W Rzeczypospolitej Samorządnej, do której ruch ten dążył i którą zarysował w swoim programie uchwalonym na I Krajowym Zjeździe Delegatów NSZZ "Solidarność", rządząca biurokracja miała wszystko do stracenia – władzę i przywileje. Natomiast w kapitalizmie mogła liczyć, że przynajmniej część z niej uwłaszczy się na prywatyzowanym majątku ogólnospołecznym, toteż przed kapitalizmem nie "broniła socjalizmu jak niepodległości", lecz rzuciła się w jego objęcia.
Jaruzelski twierdzi, że wprowadzając stan wojenny zażegnał groźbę radzieckiej interwencji wojskowej, a więc wybrał mniejsze zło. Faktycznie groźba taka była; można spierać się w nieskończoność, jak bardzo poważna była to groźba, zwłaszcza w sytuacji, gdy armia radziecka grzęzła w Afganistanie, ale wiadomo, że sporu tego nigdy nie da się rozstrzygnąć. Natomiast twierdzić, że groźby nie było lub że nie była ona poważna, można tylko wtedy, gdy jest się historykiem z IPN-owskimi czy im podobnymi kwalifikacjami naukowymi.

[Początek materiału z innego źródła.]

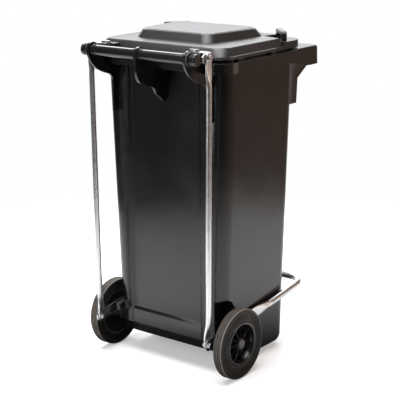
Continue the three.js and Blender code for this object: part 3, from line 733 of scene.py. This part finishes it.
def surround():
    """White to the eye. Reflections see a bright wall, a dim room and a warm right-hand side."""
    world = bpy.data.worlds.new("Surround")
    bpy.context.scene.world = world
    world.use_nodes = True
    tree = world.node_tree
    back = tree.nodes["Background"]
    direction = node(tree, "ShaderNodeTexCoord").outputs["Generated"]
    facing = node(tree, "ShaderNodeVectorMath", operation="DOT_PRODUCT")
    tree.links.new(direction, facing.inputs[0])
    facing.inputs[1].default_value = (forward.x, forward.y, 0.15)
    wall = remap(tree, facing.outputs["Value"], *BRIGHT_WALL, 0.0, 1.0)
    aside = node(tree, "ShaderNodeVectorMath", operation="DOT_PRODUCT")
    tree.links.new(direction, aside.inputs[0])
    aside.inputs[1].default_value = (right.x, right.y, 0.0)
    warm = remap(tree, aside.outputs["Value"], *WARM_SIDE, 0.0, 1.0)
    dim = node(tree, "ShaderNodeMix", data_type="RGBA")
    tree.links.new(warm, dim.inputs["Factor"])
    dim.inputs[6].default_value = (0.030, 0.028, 0.028, 1)
    dim.inputs[7].default_value = (0.300, 0.215, 0.170, 1)
    room = node(tree, "ShaderNodeMix", data_type="RGBA")
    tree.links.new(wall, room.inputs["Factor"])
    tree.links.new(dim.outputs[2], room.inputs[6])
    room.inputs[7].default_value = (1.35, 1.35, 1.42, 1)
    seen = node(tree, "ShaderNodeLightPath").outputs["Is Camera Ray"]
    pick = node(tree, "ShaderNodeMix", data_type="RGBA")
    tree.links.new(seen, pick.inputs["Factor"])
    tree.links.new(room.outputs[2], pick.inputs[6])
    pick.inputs[7].default_value = (1.0, 1.0, 1.0, 1)
    tree.links.new(pick.outputs[2], back.inputs["Color"])
    back.inputs["Strength"].default_value = 1.0


stage_floor()
surround()
bpy.context.scene.view_settings.view_transform = "Standard"
toward = Vector((-forward.x, -forward.y, 0)).normalized()
left = Vector((-right.x, -right.y, 0)).normalized()
area("Overhead", (0.1, 0.5, 3.0), (0, 0, 0.5), (2.4, 1.8), 130)
area("Back light", Vector((0, 0, 2.3)) - toward * 2.0, (0, 0, 0.9), (2.6, 1.2), 48)
area("Tall light", toward * 1.5 + left * 2.1 + Vector((0, 0, 1.2)), (0, 0.1, 0.5), (0.5, 2.2), 30)
area("Right fill", toward * 0.6 - left * 2.6 + Vector((0, 0, 1.2)), (-0.2, 0, 0.4), (1.6, 1.8), 9,
     (1.0, 0.88, 0.76))
print("studio ready")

Rzecz więc nie w tym, lecz w czymś zupełnie innym. W październiku 1956 r. groźba interwencji też była – i to o wiele bardziej realna, bo ze swoich baz na zachodzie Polski wojska radzieckie maszerowały już na Warszawę. Tylko że wówczas ci generałowie, którzy chcieli zapobiec interwencji, nie posłali swoich wojsk na wiecujące, żądające demokracji socjalistycznej i samorządności robotniczej załogi Żerania ani na wiecującą pod podobnymi hasłami młodzież akademicką na Politechnice Warszawskiej. Nie pokazali Kremlowi, że "sami potrafią to załatwić", więc niech nie interweniuje. Zrobili coś zupełnie innego – czynnie zasygnalizowali władzom radzieckim, że są gotowi wydać swoim wojskom rozkaz stawienia armii radzieckiej zbrojnego oporu, a także rozdać broń robotnikom i studentom.
Dlaczego tak postąpili? Dlatego, że oni jeszcze byli komunistami, byłymi działaczami ruchu robotniczego, którzy w młodości walczyli z kapitalizmem, bili się w Brygadach Międzynarodowych w Hiszpanii i ciągle nie postawili korzyści płynących z władzy i przywilejów biurokratycznych ponad ideałami socjalistycznymi. Oni naprawdę chcieli "bronić socjalizmu jak niepodległości". Na Kremlu przestraszono się ich postawy – i to był jeden z podstawowych czynników, które skłoniły Chruszczowa do porzucenia zamiarów interwencji w Polsce.
W grudniu 1981 r. Jaruzelski i jego towarzysze – rządzący biurokraci – już od dawna nie byli komunistami, więc nic takiego nie przyszło im do głowy. Wojsku kazali otoczyć okupowane przez załogi fabryki i zagrozić tym załogom, że użyją przeciwko nim broni palnej, jeśli nie odstąpią od strajku okupacyjnego.
Jaruzelski wyszedł na tym wszystkim jak Zabłocki na mydle. Choć zademonstrował, że komunistą wcale nie jest i nie był nim już w 1981 r., bo najpierw zdławił niezależny ruch robotniczy, a następnie pokojowo oddał władzę prawicy, umożliwił jej ustanowienie ustroju kapitalistycznego i łudził się, że będzie mu dozgonnie wdzięczna lub przynajmniej da święty spokój, a tymczasem sądzi go ona pod zarzutem popełnienia "zbrodni komunistycznej".
Prawdziwa lewica nie ma nic wspólnego z tą skandaliczną hecą sądową, zaaranżowaną przez prawicę, i powinna ją potępić jako bezczelną drwinę z prawa oraz ujawniać to, co się za nią kryje. Z gen. Jaruzelskim ma do załatwienia swoje – zupełnie inne niż prawica – porachunki. Są to jednak porachunki polityczne, przy czym dziś mają one już wymiar czysto historyczny. Ich załatwienie na pewno nie wymaga żadnych postępowań karnosądowych.
Zbigniew Marcin Kowalewski
Tekst ukazał się w tygodniku "Trybuna Robotnicza".